Other Considerations for French Drain Installation:

French drains cannot be connected directly to any other type of landscape drainage system; there needs to be at least 5 feet of solid piping separating it from another landscape drainage system, such as a catch basin. Putting one any closer would effect the opposite of what the French drain is meant to do. A French drain cannot be connected to another landscape drainage system on the higher side of the slope because a French drain is not meant to have more water flow into it from another system, it is only meant to deal with a problem area. Having another system higher on the slope of the trench will cause the French drain to overflow or even to be clogged.

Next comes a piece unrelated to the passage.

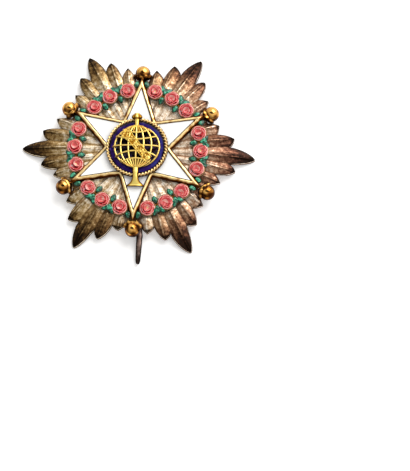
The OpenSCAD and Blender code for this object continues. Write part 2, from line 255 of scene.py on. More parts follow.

French Drain Installation Cost:

A French drain costs anywhere from $1600 to $4500. The French drain installation cost will vary depending on the following factors: pool equipment, utility lines, sprinkler systems, trees and shrubbery, and fences. They are factors that impact prices because they will be time-consuming obstacles. The most expensive factor of a French drain installation is labor. The more time consuming the labor is, then the higher the price of the installation. When our landscape drainage specialist provides an estimate for a customer, he has to inspect the property for things that will be obstacles during the installation, which will be included in the proposed price for the French drain installation.  The size of the property will also be a factor because a bigger property will require more piping; therefore, more labor will be needed to dig longer trenches.